Alte Träume,
neue Träume?
Carl-Josef Kutzbach
Freitag, 16. August 2019
 
Auf einem Spaziergang entdeckte ich ein Haus, wie man es sich in den 50er Jahren erträumte, mit einer Garage für das Familien-Auto, einem Obergeschoss und drum herum Garten. Das schlichte Gartentor zwischen steinernen Pfosten, während sonst ein Jägerzaun das Grundstück begrenzt. Ob der Nadelbaum im Vorgarten mal ein Weihnachtsbaum war? Vielleicht im Advent elektrisch beleuchtet?
So ein „Häuschen im Grünen” erträumte ich als Kind für meine Eltern und versuchte es mit Bausteinen zu bauen. Die Familie, die hier mal gewohnt hat, gehörte wohl zu jenen, die es sich damals leisten konnten ihren Traum zu verwirklichen.
Aber jetzt sind sie tot, oder im Altenheim und das Haus liegt im Dämmerschlaf. Ob es von „seiner guten alten Zeit” träumt? Als Kinder das Haus bevölkerten, Freunde einluden, im Garten spielten…
Offenbar will niemand mehr dieses „Traumhaus” haben, denn eine Baureklame verkündet: „
 
Hier werden Träume gebaut”.
Hier werden alte Träume beerdigt und neue gebaut. Das bedeutet wohl Abriss der alten Villa und Bau eines Mehrfamilien-Hauses, wozu das Grundstück „ausgemostet” werden wird, das heißt, der Garten verschwindet weitgehend und das neue größere Gebäude nutzt soviel vom Grundstück, wie es der Bebauungsplan grade noch zulässt mit Tiefgarage im Untergeschoss und Zufahrt durch den ehemaligen Garten.

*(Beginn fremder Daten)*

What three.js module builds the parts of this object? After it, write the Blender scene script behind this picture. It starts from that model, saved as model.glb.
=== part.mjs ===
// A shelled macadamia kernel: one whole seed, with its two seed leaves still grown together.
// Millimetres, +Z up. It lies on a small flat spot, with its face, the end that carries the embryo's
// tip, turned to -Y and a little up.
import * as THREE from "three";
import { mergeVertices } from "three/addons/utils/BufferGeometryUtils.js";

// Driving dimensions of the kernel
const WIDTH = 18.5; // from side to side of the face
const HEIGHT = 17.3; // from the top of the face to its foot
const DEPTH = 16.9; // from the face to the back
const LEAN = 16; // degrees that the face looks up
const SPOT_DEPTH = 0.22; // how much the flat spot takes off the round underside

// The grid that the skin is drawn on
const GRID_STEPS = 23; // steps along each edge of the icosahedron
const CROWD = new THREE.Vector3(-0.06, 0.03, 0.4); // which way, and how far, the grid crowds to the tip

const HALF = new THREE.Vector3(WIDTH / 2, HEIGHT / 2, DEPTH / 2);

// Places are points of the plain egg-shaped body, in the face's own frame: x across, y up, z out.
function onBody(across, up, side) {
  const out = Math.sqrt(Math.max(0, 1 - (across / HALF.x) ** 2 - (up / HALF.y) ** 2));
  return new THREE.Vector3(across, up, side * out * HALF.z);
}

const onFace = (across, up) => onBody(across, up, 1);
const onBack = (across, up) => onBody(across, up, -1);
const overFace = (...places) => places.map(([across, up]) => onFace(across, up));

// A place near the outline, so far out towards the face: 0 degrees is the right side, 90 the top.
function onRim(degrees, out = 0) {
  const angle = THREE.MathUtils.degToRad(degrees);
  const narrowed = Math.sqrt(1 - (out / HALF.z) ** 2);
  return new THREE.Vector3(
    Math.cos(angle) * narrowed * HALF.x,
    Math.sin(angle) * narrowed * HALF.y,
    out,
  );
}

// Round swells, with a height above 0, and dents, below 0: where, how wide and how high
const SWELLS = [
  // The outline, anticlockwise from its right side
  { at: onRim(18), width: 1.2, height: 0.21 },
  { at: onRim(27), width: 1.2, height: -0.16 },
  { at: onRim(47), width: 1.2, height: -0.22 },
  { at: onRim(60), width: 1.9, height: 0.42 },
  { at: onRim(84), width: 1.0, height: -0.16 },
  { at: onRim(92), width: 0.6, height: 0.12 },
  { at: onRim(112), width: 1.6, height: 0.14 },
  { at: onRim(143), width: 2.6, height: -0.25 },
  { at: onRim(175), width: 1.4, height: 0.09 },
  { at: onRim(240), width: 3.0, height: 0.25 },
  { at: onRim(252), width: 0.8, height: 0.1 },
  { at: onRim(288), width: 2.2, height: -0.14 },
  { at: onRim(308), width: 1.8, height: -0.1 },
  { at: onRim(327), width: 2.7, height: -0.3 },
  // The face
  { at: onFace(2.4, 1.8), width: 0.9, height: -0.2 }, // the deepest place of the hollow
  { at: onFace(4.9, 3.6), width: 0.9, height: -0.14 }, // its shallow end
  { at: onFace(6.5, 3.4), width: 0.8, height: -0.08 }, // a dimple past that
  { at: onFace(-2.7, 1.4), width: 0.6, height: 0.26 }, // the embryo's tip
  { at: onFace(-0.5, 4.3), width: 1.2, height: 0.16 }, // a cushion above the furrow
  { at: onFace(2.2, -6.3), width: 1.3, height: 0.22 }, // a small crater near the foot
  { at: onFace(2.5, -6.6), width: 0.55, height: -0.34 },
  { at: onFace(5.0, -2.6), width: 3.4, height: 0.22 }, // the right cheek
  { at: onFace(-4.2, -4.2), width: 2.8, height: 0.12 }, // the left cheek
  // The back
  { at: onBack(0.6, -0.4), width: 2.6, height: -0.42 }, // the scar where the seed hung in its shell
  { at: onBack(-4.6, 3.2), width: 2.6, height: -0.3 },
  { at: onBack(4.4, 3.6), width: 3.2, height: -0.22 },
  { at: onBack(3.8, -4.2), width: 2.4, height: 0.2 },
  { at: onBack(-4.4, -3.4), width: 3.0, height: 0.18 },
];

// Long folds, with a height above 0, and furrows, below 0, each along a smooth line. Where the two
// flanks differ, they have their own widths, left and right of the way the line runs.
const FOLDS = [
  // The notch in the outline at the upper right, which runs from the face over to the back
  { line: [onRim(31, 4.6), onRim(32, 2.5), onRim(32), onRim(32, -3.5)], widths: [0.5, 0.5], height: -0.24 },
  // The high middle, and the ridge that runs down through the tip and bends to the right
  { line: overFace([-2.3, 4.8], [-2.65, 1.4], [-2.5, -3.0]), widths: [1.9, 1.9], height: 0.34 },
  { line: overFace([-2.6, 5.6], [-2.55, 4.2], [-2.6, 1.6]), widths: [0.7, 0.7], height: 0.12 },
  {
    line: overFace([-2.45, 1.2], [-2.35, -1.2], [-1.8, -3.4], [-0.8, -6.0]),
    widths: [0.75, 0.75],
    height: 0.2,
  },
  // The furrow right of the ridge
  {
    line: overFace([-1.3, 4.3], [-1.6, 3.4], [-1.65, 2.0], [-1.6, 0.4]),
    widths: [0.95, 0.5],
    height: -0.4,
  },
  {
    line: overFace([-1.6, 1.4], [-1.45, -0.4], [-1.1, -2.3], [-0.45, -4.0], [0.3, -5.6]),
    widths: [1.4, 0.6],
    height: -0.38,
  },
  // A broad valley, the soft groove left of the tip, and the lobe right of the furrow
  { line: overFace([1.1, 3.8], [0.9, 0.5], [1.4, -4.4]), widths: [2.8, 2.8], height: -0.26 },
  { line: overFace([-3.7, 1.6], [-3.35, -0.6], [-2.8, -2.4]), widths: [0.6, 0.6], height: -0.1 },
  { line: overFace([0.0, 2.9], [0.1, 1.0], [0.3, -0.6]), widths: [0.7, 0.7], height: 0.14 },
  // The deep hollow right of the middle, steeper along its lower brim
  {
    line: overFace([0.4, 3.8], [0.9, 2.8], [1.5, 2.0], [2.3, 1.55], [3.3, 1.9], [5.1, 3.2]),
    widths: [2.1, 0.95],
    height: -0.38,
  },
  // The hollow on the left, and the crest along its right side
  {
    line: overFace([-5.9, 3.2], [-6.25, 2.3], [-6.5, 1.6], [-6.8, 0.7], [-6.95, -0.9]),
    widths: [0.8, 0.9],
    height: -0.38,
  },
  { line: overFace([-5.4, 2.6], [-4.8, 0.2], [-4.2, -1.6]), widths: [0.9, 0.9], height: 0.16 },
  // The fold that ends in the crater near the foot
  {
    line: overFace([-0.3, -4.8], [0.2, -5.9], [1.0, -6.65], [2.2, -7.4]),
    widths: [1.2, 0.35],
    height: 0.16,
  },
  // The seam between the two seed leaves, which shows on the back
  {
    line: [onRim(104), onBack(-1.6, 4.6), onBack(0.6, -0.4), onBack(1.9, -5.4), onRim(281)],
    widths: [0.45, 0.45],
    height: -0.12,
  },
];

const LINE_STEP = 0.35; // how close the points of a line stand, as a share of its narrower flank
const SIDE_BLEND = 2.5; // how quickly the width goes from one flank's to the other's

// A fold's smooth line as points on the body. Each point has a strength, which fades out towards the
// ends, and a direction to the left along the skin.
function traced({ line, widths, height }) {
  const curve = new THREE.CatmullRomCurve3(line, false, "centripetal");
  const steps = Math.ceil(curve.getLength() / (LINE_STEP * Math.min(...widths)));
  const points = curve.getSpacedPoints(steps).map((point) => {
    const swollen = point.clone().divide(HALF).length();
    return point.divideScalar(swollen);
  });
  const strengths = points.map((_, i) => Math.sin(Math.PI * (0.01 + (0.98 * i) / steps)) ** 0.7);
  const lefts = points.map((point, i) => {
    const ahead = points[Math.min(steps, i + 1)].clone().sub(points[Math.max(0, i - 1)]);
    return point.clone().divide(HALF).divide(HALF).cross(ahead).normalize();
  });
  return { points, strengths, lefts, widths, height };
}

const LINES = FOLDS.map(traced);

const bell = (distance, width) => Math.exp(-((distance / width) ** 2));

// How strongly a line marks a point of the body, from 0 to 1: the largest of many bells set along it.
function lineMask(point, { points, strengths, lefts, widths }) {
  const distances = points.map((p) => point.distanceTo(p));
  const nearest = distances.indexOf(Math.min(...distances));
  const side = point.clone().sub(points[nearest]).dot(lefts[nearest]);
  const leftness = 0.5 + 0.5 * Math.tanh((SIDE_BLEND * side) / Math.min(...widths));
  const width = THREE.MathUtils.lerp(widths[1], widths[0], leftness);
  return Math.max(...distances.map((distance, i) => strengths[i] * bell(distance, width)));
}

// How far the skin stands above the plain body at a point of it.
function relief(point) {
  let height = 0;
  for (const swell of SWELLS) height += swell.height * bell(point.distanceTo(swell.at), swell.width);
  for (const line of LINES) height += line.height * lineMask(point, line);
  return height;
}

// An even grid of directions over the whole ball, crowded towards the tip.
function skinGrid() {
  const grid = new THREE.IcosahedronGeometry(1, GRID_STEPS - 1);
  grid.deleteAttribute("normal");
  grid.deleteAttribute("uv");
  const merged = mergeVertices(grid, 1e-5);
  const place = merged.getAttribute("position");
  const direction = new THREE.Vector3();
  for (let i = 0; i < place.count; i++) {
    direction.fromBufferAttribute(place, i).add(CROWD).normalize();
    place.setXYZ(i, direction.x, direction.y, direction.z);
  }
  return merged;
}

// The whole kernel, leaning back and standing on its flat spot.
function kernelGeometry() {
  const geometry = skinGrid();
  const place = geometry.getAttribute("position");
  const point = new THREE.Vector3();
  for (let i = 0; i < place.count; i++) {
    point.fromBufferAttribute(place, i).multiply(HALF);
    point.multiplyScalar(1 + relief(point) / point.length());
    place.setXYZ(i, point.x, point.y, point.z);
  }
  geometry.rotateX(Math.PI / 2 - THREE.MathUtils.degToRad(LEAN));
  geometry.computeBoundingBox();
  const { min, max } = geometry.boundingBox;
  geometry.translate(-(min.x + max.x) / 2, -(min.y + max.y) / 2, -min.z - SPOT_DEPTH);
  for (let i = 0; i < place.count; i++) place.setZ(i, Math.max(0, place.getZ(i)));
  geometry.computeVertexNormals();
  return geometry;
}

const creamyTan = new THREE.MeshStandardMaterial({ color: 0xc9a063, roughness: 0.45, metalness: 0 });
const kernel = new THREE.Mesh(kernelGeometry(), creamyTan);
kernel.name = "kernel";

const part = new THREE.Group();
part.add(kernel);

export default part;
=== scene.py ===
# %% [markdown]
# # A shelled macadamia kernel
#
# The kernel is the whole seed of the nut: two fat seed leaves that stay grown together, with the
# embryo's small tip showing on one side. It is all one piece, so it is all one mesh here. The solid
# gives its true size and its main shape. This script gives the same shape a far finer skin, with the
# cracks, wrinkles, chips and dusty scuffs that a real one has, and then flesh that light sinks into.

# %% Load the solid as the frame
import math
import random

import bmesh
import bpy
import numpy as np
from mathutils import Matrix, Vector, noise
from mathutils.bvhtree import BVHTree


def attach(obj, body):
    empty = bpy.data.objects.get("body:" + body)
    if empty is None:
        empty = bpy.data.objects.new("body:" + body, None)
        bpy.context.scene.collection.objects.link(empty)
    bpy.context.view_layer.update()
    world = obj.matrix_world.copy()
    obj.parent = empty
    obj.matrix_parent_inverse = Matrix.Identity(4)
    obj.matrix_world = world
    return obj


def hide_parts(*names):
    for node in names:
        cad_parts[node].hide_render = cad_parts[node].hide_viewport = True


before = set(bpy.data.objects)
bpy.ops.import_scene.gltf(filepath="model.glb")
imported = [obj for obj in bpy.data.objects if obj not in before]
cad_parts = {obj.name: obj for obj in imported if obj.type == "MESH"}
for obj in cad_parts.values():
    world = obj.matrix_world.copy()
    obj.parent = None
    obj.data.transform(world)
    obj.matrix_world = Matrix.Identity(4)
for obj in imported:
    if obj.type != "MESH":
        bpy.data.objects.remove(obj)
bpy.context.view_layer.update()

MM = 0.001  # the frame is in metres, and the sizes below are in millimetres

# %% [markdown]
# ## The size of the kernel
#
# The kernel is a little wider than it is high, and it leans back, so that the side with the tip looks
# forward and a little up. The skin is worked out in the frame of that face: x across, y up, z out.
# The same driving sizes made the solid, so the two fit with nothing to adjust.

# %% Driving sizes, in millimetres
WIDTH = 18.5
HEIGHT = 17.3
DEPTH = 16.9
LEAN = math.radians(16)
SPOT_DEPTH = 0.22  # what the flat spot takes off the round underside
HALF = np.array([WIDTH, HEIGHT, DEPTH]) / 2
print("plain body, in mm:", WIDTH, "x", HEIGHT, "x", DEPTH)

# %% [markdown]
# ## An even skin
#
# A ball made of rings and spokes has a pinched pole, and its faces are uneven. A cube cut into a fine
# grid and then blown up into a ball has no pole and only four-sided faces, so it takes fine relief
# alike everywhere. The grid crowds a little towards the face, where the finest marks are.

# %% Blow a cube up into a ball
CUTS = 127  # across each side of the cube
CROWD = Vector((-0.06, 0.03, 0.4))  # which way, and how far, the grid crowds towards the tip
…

Manchmal geht man auch über das Zulässige hinaus und zahlt dann die verhängte Strafe (z.B. für zu wenige Auto-Abstellplätze), hat aber erreicht, was man wollte und daran gut verdient. Auch das ist ein Traum und zwar der des Investors.
Ob sich der ursprüngliche Erbauer des Hauses das wohl hätte träumen lassen, dass weder die eigenen Kinder noch sonst jemand das sorgfältig und liebevoll gestaltete Haus mehr haben will? Damals war der Bau eines Hauses noch etwas, das weit über das eigene Leben hinaus gedacht war. Bauernhäuser brachten es oft auf ein paar hundert Jahre und wurden bei Bedarf eben umgebaut. Aber diese Häuser der besser Verdienenden aus der Nachkriegszeit sind heute nicht mehr so Gewinn bringend, wie ein Neubau. Also werden sie zu „Wegwerfhäusern”, selbst wenn die Bausubstanz noch gut ist. Dass der Neubau eine bessere Bausubstanz haben wird, darf man bezweifeln, denn die dürfte, wie einige Geschäftsgebäude, nur auf eine Standzeit ausgelegt sein, die der Abschreibung oder der Gewährleistung entspricht.
So kann ein Investor in einem Viertel Jahrhundert das Haus erneut abreißen und ein neues hin stellen, an dem er wieder verdient. Dass dabei jeweils menschliche Arbeitskraft entwertet wird und die Natur rund ums Haus auf der Strecke bleibt, das interessiert den Investor nicht und ärgert höchstens die Nachbarn, die Dreck und Lärm ertragen müssen.
Aber wo führt das hin? Wenn Wohnhäuser nur noch wenige Jahrzehnte genutzt werden, muss man deren Kosten auf diese wenigen Jahrzehnte umlegen und das Wohnen wird teurer als nötig. Zugleich bedeutet das, dass man alle paar Jahre den Abriss und Neubau eines Nachbarhauses (drei auf der anderen Straßenseite, eins rechts, eins links und drei in der nächsten Baureihe) erdulden muss, aber das Klima im Viertel sich verschlechtert, weil immer weniger Grünflächen übrig blieben.